**DATASET EXCERPT:**
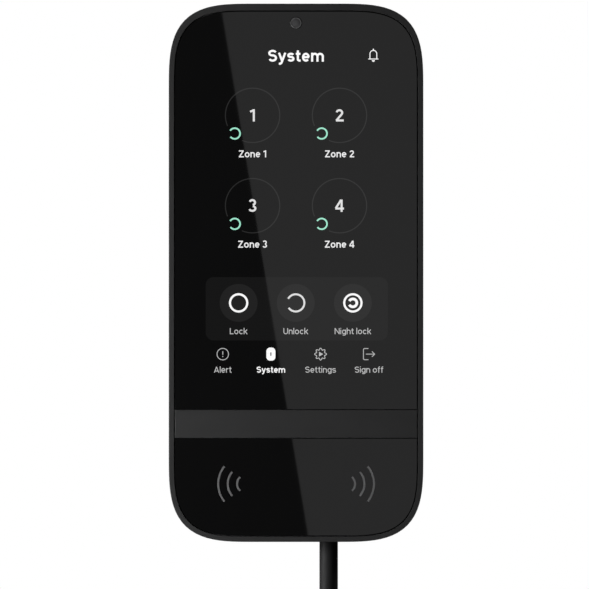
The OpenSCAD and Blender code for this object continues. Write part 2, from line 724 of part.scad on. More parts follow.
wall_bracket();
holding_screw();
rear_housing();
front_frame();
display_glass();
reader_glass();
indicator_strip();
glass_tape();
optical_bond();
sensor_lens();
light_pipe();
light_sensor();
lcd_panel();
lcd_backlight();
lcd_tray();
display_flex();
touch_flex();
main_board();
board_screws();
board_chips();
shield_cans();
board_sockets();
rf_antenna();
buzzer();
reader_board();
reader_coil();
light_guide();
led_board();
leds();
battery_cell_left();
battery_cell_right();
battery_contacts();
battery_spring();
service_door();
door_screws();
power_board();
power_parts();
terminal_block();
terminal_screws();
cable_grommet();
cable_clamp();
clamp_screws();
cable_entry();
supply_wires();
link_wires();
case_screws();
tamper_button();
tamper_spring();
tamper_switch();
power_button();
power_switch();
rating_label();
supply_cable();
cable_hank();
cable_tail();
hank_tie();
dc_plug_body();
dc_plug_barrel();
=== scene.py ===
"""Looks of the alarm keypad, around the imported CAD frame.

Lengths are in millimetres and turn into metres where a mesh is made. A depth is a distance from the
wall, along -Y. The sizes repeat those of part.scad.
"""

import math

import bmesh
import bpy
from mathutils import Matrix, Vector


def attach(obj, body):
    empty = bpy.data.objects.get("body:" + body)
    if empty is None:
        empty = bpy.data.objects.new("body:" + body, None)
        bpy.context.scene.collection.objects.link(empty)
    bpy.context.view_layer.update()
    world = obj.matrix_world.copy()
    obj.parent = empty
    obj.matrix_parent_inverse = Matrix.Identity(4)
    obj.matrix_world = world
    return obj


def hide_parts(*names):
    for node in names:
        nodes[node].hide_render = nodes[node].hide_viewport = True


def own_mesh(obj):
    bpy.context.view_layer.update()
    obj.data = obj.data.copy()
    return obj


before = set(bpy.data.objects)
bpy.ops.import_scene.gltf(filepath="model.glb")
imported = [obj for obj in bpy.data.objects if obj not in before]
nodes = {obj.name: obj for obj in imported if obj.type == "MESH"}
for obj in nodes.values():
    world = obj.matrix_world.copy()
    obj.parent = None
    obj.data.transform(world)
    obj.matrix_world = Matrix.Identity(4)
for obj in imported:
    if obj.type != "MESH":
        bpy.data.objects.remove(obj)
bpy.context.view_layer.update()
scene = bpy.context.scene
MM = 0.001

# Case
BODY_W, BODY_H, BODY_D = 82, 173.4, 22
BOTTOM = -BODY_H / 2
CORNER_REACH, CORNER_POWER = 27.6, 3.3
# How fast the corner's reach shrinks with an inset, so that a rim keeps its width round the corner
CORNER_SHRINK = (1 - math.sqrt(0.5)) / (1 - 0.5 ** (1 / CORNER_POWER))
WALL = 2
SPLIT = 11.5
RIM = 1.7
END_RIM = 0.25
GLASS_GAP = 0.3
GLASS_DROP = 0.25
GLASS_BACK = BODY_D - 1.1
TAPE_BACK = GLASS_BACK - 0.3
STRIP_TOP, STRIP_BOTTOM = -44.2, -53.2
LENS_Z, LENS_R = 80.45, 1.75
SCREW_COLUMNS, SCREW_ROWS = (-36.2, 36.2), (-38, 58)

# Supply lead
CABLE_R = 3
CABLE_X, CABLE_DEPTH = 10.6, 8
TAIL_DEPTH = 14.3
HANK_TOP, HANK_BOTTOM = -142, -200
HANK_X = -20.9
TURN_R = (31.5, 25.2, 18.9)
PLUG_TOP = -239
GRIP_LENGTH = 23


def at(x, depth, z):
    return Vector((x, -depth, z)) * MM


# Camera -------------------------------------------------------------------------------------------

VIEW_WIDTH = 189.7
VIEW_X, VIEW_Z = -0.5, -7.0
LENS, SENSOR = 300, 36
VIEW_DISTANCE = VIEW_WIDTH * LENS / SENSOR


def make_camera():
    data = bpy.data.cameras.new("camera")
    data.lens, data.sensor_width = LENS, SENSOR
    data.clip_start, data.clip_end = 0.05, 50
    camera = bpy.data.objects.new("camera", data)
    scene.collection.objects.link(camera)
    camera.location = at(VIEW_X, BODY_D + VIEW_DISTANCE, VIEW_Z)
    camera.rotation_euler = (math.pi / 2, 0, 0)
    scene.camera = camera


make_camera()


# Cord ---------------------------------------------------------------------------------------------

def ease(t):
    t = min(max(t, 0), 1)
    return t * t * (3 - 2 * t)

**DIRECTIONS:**
Scan the lines for the string "nodes". Copy out each line that matches.

**RESPONSE TO THE EXERCISE:**
        nodes[node].hide_render = nodes[node].hide_viewport = True
nodes = {obj.name: obj for obj in imported if obj.type == "MESH"}
for obj in nodes.values():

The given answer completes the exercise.